Warum und wie bist du Kriegsfotograf geworden?

Mein Werdegang ist eher ungewöhnlich. Begonnen hat es mit einem Studentenaustausch im Jahr 2001. Damals hat mich ein wahnsinnig mutiger Professor zusammen mit einer Kommilitonin nach Palästina geschickt. Wir waren dort also zu zweit und durften drei Wochen nach Jerusalem. Wir haben bei israelischen Familien gelebt. Tagsüber war ich immer bei den Palästinensern unterwegs, im Gaza-Streifen und Westjordanland. Das hat mich unheimlich gereizt, da ich schon immer Interesse an politischen Ereignissen hatte. Es war ein großes Glück für mich vor Ort zu sein, und die politische Situation dort ansehen und dokumentieren zu können. Mit meinem deutschen Pass konnte ich mich dort frei bewegen und konnte beide Seiten – Israelis und Palästinenser – besuchen. Dieses hin und her, diese eigene Erfahrung, das hat mich sehr gereizt. Dort entstand meine erste Reportage. Ich war damals im dritten Semester, 23 Jahre alt. Das war der Einstieg. Von da an hat es sich dann immer weiterentwickelt. Ich habe weiter an meiner Mappe gearbeitet und mich wieder und wieder bei Redaktionen vorgestellt. Mein Studium habe ich daraufhin nach New York verlagert und dort abgeschlossen. Danach habe ich mich dann wieder bei Redaktionen vorgestellt, bis endlich eine Redaktion ein Einsehen hatte und mir einen Auftrag gegeben hat. Für die New York Times bin ich in den Irak gegangen. Da konnte ich viel mit schreibenden Kollegen zusammenarbeiten und viel von Ihnen lernen. Das Risiko, was die New York Times dadurch eingegangen ist, dass sie einen relativ jungen und unerfahrenen Fotografen losgeschickt hat, hat sich dann für beide Seiten ausbezahlt. Ab diesem Moment habe ich viel im Irak, viel in Afghanistan gearbeitet. Unter anderem für zahlreiche, unterschiedliche Zeitungen und Magazine, wie die New York Times, dem Stern und die Neue Zürcher Zeitung. In den letzten zwei, drei Jahren war ich nicht mehr in Kriegsgebieten unterwegs. Ich arbeite seitdem viel an Büchern, halte Vorträge und bin seit letztem Jahr in der Lehre tätig. Nebenbei beschäftige ich mich mit einem Langzeitprojekt über die Atomkatastrophe in Fukushima.
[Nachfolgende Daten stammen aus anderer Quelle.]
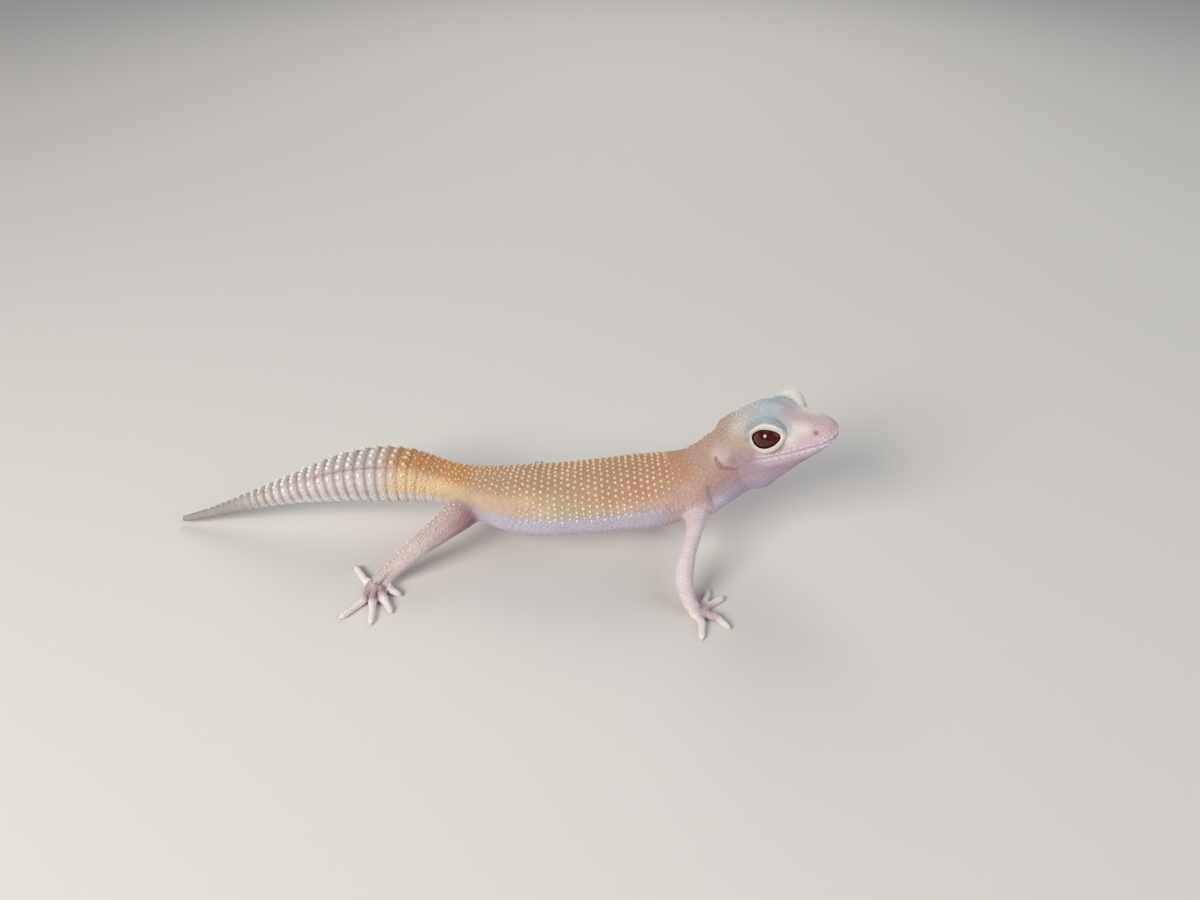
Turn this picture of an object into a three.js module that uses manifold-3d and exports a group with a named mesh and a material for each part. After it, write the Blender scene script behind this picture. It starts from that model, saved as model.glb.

Ich befasse mich also nach wie vor mit politisch aktuellen aber auch schwierigen Themen.

Das ist eine Entscheidung, die man irgendwann treffen muss.

Die Gefahren denen man ausgesetzt ist, sind natürlich auch ein Problem meines Berufs, das Hauptproblem ist jedoch die viele Reiserei. Man ist permanent unterwegs. Es gab Jahre, in denen ich nur zwei Monate zu Hause war. Das ist mit einer Familie natürlich nicht möglich. Das Problem sind also weniger die Risiken, als viel mehr die Internationalität. Man muss permanent unterwegs sein. Es ist natürlich eine tolle Arbeit, die ich viele Jahre sehr gerne gemacht habe, es passt aber nicht mehr wirklich zu meinem Familienleben.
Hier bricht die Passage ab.